To: President Cristina Fernández de Kirchner

From: Melanie Rose

Date: 5/9/14

Human trafficking is the illegal trade in persons used for reproductive slavery, sexual exploitation, forced labor, organ removal, and other forms of slavery. In Argentina, it is a crime punishable by law, however the country continues to be a source and hub for trafficking.

Executive Summary:
Human trafficking is an international crime, and a violation of human rights; however, it is a felony that is still committed frequently throughout the international community. The issue stems from a lack of communication between provincial and federal governments, as well as the lack of tri-border control. In order to combat this, government officials and law enforcement officers need to be educated on the red flags of human trafficking. There also needs to be more funding and support for legal systems and organizations advocating to end human trafficking. Additionally, there needs to be more border control on the three borders that surround Argentina.


According to the ­Protocol to Prevent, Suppress and Punish Trafficking, trafficking is defined as “the recruitment, transportation, transfer, harboring or receipt of persons, by means of the threat use of force or other forms of coercion, of abduction, of fraud, of deception, of the abuse of power or of a position of vulnerability” (UNODC). Trafficking is not limited to sexual exploitation; practices include: forced labor or services, slavery, servitude, or the removal of organs. This is an ongoing issue because the United Nations as well as individual countries have laws against these crimes but no one to ensure that the laws are being followed.

In Argentina, human trafficking is now part of the political agenda because of its link to organized crime. Official policy in Argentina has made progress in dealing with human trafficking, they have signed and ratified all UN conventions and protocols dealing with human trafficking as a crime. In 2000, Argentina signed the “Protocol to Prevent, Suppress and Punish trafficking in Persons, Especially Women and Children”, this supplemented the United Nations Convention against Transnational Organized Crime (UNODC). The protocol was later ratified in 2002, however there is still progress to be made because the number of people being trafficked it still high. In 2010, more than 600 women were abducted in 18 months, “for each known case there are 6 others which remain invisible” (Piché).

Argentina is a central point for human trafficking trade; men, women, and children from northern and rural areas are forced into prostitution in urban centers or wealthier provinces in central and southern Argentina. Many of those trafficked through the triple frontier are destined for the illegal labour market in Argentina. However in Argentina, it is estimated that 90 percent of the trafficking victims are sexually exploited women. Additionally, women from Paraguay, Bolivia, Peru, and the Dominican Republic are subjected to trafficking in Argentina. According the United States Department of state, “in 2011 the number of labor trafficking victims identified was over three times the number of sex trafficking victims identified during the year” (Trafficking).

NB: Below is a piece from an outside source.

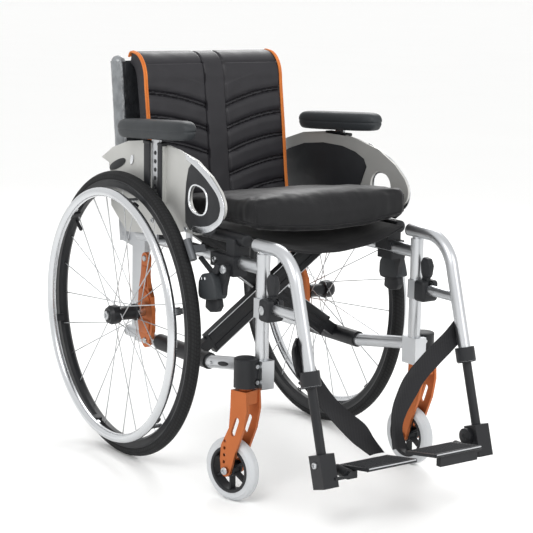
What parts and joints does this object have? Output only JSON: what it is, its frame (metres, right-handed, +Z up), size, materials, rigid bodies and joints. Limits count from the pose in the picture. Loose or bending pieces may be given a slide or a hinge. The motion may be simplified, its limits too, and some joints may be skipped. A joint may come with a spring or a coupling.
{
  "type": "manual wheelchair",
  "caption": "Folding manual wheelchair with cross-brace frame, quick-release rear wheels, swivel casters, swing-away foot rests, padded back, cushion and height-adjustable arm rests.",
  "frame": {"origin": "on the floor, centred between the tyre tread at the back and the foot plates' toe edge, midway between the push rings", "axes": "+Z up, the chair faces -Y, the occupant's right hand side is -X"},
  "size_m": [0.597, 0.99, 0.839],
  "materials": {
    "satin_aluminium": "satin anodised",
    "polished_aluminium": "polished",
    "black_frame": "satin black powder coat",
    "black_plastic": "fine moulded",
    "orange_anodised": "orange anodised",
    "arm_pad_foam": "moulded soft",
    "tyre_rubber": "fine tread",
    "caster_rubber": "smooth grey",
    "steel": "bright zinc",
    "nylon_fabric": "smooth woven",
    "back_fabric": "padded",
    "webbing": "woven webbing"
  },
  "bodies": {
    "right_side": {"right_frame": "satin_aluminium", "right_caster_housing": "black_frame", "right_clamps": "black_plastic", "right_axle_plate": "orange_anodised", "right_fixings": "steel", "right_side_guard": "satin_aluminium"},
    "right_back": {"right_back_post": "satin_aluminium", "back_cover": "back_fabric", "back_straps": "webbing"},
    "right_arm": {"right_arm_post": "satin_aluminium", "right_arm_pad": "arm_pad_foam"},
    "right_hanger": {"right_hanger": "satin_aluminium", "right_calf_strap": "webbing"},
    "right_latch": {"right_latch_lever": "black_plastic"},
    "right_stem": {"right_foot_stem": "black_frame"},
    "right_plate": {"right_foot_plate": "black_plastic"},
    "right_axle": {"right_axle": "steel"},
    "right_button": {"right_axle_button": "steel"},
    "right_wheel": {"right_tyre": "tyre_rubber", "right_rim": "black_frame", "right_push_ring": "polished_aluminium", "right_spokes": "steel", "right_hub": "black_frame"},
    "right_fork": {"right_caster_fork": "orange_anodised"},
    "right_caster": {"right_caster_tyre": "caster_rubber", "right_caster_hub": "black_plastic"},
    "right_brake": {"right_brake_lever": "black_plastic"},
    "right_shoe": {"right_brake_shoe": "black_plastic"},
    "left_side": {"left_frame": "satin_aluminium", "left_caster_housing": "black_frame", "left_clamps": "black_plastic", "left_axle_plate": "orange_anodised", "left_fixings": "steel", "left_side_guard": "satin_aluminium"},
    "left_back": {"left_back_post": "satin_aluminium"},
    "left_arm": {"left_arm_post": "satin_aluminium", "left_arm_pad": "arm_pad_foam"},
    "left_hanger": {"left_hanger": "satin_aluminium", "left_calf_strap": "webbing"},
    "left_latch": {"left_latch_lever": "black_plastic"},
    "left_stem": {"left_foot_stem": "black_frame"},
    "left_plate": {"left_foot_plate": "black_plastic"},
    "left_axle": {"left_axle": "steel"},
    "left_button": {"left_axle_button": "steel"},
    "left_wheel": {"left_tyre": "tyre_rubber", "left_rim": "black_frame", "left_push_ring": "polished_aluminium", "left_spokes": "steel", "left_hub": "black_frame"},
    "left_fork": {"left_caster_fork": "orange_anodised"},
    "left_caster": {"left_caster_tyre": "caster_rubber", "left_caster_hub": "black_plastic"},
    "left_brake": {"left_brake_lever": "black_plastic"},
    "left_shoe": {"left_brake_shoe": "black_plastic"},
    "front_cross": {"front_cross_bar": "black_frame", "cross_bolt": "steel"},
    "rear_cross": {"rear_cross_bar": "black_frame"},
    "seat": {"seat_sling": "nylon_fabric", "seat_cushion": "nylon_fabric"}
  },
  "joints": [
    {"name": "fold", "type": "hinge", "parent": "right_side", "child": "front_cross", "pos_m": [-0.188, 0.027, 0.24], "axis": [0, -1, 0], "range_deg": [0, 38], "deforming": ["seat_sling", "seat_cushion", "back_cover", "back_straps", "right_calf_strap", "left_calf_strap"]},
    {"name": "scissor", "type": "hinge", "parent": "front_cross", "child": "rear_cross", "pos_m": [0, 0.027, 0.371], "axis": [0, -1, 0], "range_deg": [-76, 0]},
    {"name": "left_side_hinge", "type": "hinge", "parent": "rear_cross", "child": "left_side", "pos_m": [0.188, 0.027, 0.24], "axis": [0, -1, 0], "range_deg": [0, 38]},
    {"name": "seat_level", "type": "hinge", "parent": "rear_cross", "child": "seat", "pos_m": [-0.188, 0.027, 0.502], "axis": [0, -1, 0], "range_deg": [0, 38]},
    {"name": "right_recline", "type": "hinge", "parent": "right_side", "child": "right_back", "pos_m": [-0.19, 0.287, 0.452], "axis": [-1, 0, 0], "range_deg": [0, 12]},
    {"name": "right_arm_height", "type": "slide", "parent": "right_side", "child": "right_arm", "axis": [0, 0, 1], "range_m": [0, 0.08]},
    {"name": "right_hanger_swing", "type": "hinge", "parent": "right_side", "child": "right_hanger", "pos_m": [-0.188, -0.225, 0.486], "axis": [0, 0, -1], "range_deg": [0, 90]},
    {"name": "right_latch_release", "type": "hinge", "parent": "right_hanger", "child": "right_latch", "pos_m": [-0.188, -0.2555, 0.3985], "axis": [1, 0, 0], "range_deg": [0, 20], "stiffness_Nm_per_rad": 0.4},
    {"name": "right_stem_height", "type": "slide", "parent": "right_hanger", "child": "right_stem", "axis": [0, 0.2807, 0.9598], "range_m": [0, 0.08]},
    {"name": "right_plate_flip", "type": "hinge", "parent": "right_stem", "child": "right_plate", "pos_m": [-0.144, -0.43, 0.108], "axis": [0, -1, 0], "range_deg": [0, 98.8]},
    {"name": "right_axle_pull", "type": "slide", "parent": "right_side", "child": "right_axle", "axis": [-1, 0, 0], "range_m": [0, 0.1]},
    {"name": "right_axle_release", "type": "slide", "parent": "right_axle", "child": "right_button", "axis": [1, 0, 0], "range_m": [0, 0.004], "stiffness_N_per_m": 400},
    {"name": "right_wheel_spin", "type": "hinge", "parent": "right_axle", "child": "right_wheel", "pos_m": [-0.2557, 0.195, 0.3], "axis": [1, 0, 0], "continuous": true},
    {"name": "right_caster_swivel", "type": "hinge", "parent": "right_side", "child": "right_fork", "pos_m": [-0.219, -0.217, 0.25], "axis": [0, 0, 1], "continuous": true},
    {"name": "right_brake_lever", "type": "hinge", "parent": "right_side", "child": "right_brake", "pos_m": [-0.2165, -0.141, 0.446], "axis": [-1, 0, 0], "range_deg": [0, 40]},
    {"name": "right_brake_shoe", "type": "slide", "parent": "right_side", "child": "right_shoe", "axis": [0, 0.8296, -0.5584], "range_m": [0, 0.006]},
    {"name": "right_caster_spin", "type": "hinge", "parent": "right_fork", "child": "right_caster", "pos_m": [-0.22676, -0.18802, 0.0625], "axis": [0.9659, 0.2588, 0], "continuous": true},
    {"name": "left_recline", "type": "hinge", "parent": "left_side", "child": "left_back", "pos_m": [0.19, 0.287, 0.452], "axis": [-1, 0, 0], "range_deg": [0, 12]},
    {"name": "left_arm_height", "type": "slide", "parent": "left_side", "child": "left_arm", "axis": [0, 0, 1], "range_m": [0, 0.08]},
    {"name": "left_hanger_swing", "type": "hinge", "parent": "left_side", "child": "left_hanger", "pos_m": [0.188, -0.225, 0.486], "axis": [0, 0, 1], "range_deg": [0, 90]},
    {"name": "left_latch_release", "type": "hinge", "parent": "left_hanger", "child": "left_latch", "pos_m": [0.188, -0.2555, 0.3985], "axis": [1, 0, 0], "range_deg": [0, 20], "stiffness_Nm_per_rad": 0.4},
    {"name": "left_stem_height", "type": "slide", "parent": "left_hanger", "child": "left_stem", "axis": [0, 0.2807, 0.9598], "range_m": [0, 0.08]},
    {"name": "left_plate_flip", "type": "hinge", "parent": "left_stem", "child": "left_plate", "pos_m": [0.144, -0.43, 0.108], "axis": [0, 1, 0], "range_deg": [0, 98.8]},
    {"name": "left_axle_pull", "type": "slide", "parent": "left_side", "child": "left_axle", "axis": [1, 0, 0], "range_m": [0, 0.1]},
    {"name": "left_axle_release", "type": "slide", "parent": "left_axle", "child": "left_button", "axis": [-1, 0, 0], "range_m": [0, 0.004], "stiffness_N_per_m": 400},
    {"name": "left_wheel_spin", "type": "hinge", "parent": "left_axle", "child": "left_wheel", "pos_m": [0.2557, 0.195, 0.3], "axis": [1, 0, 0], "continuous": true},
    {"name": "left_caster_swivel", "type": "hinge", "parent": "left_side", "child": "left_fork", "pos_m": [0.219, -0.217, 0.25], "axis": [0, 0, 1], "continuous": true},
    {"name": "left_brake_lever", "type": "hinge", "parent": "left_side", "child": "left_brake", "pos_m": [0.2165, -0.141, 0.446], "axis": [-1, 0, 0], "range_deg": [0, 40]},
    {"name": "left_brake_shoe", "type": "slide", "parent": "left_side", "child": "left_shoe", "axis": [0, 0.8296, -0.5584], "range_m": [0, 0.006]},
    {"name": "left_caster_spin", "type": "hinge", "parent": "left_fork", "child": "left_caster", "pos_m": [0.21691, -0.18707, 0.0625], "axis": [0.9976, 0.0698, 0], "continuous": true}
  ],
  "couplings": [
    {"joint": "scissor", "follows": "fold", "ratio": -2},
    {"joint": "left_side_hinge", "follows": "fold", "ratio": 1},
    {"joint": "seat_level", "follows": "fold", "ratio": 1},
    {"joint": "right_plate_flip", "follows": "fold", "ratio": 2.6},
    {"joint": "right_brake_shoe", "follows": "right_brake_lever", "m_per_rad": 0.008594},
    {"joint": "left_plate_flip", "follows": "fold", "ratio": 2.6},
    {"joint": "left_brake_shoe", "follows": "left_brake_lever", "m_per_rad": 0.008594},
    {"joint": "left_recline", "follows": "right_recline", "ratio": 1}
  ]
}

Argentina has consistently attracted migrants from Latin American regions seeking better economic opportunities. There are about 2 million immigrants from Chile, Bolivia, Paraguay, Brazil and Uruguay. Illegal immigration fuels the trafficking business because they are smuggled into the country, and they are easy victims for trafficking rings (Project Protection). At the same time, Argentineans from the northern provinces are at high risk for trafficking because of extreme poverty, lack of education, and access to health services.

Police in the northwestern province of Jujuy have received more than 50 reports of missing...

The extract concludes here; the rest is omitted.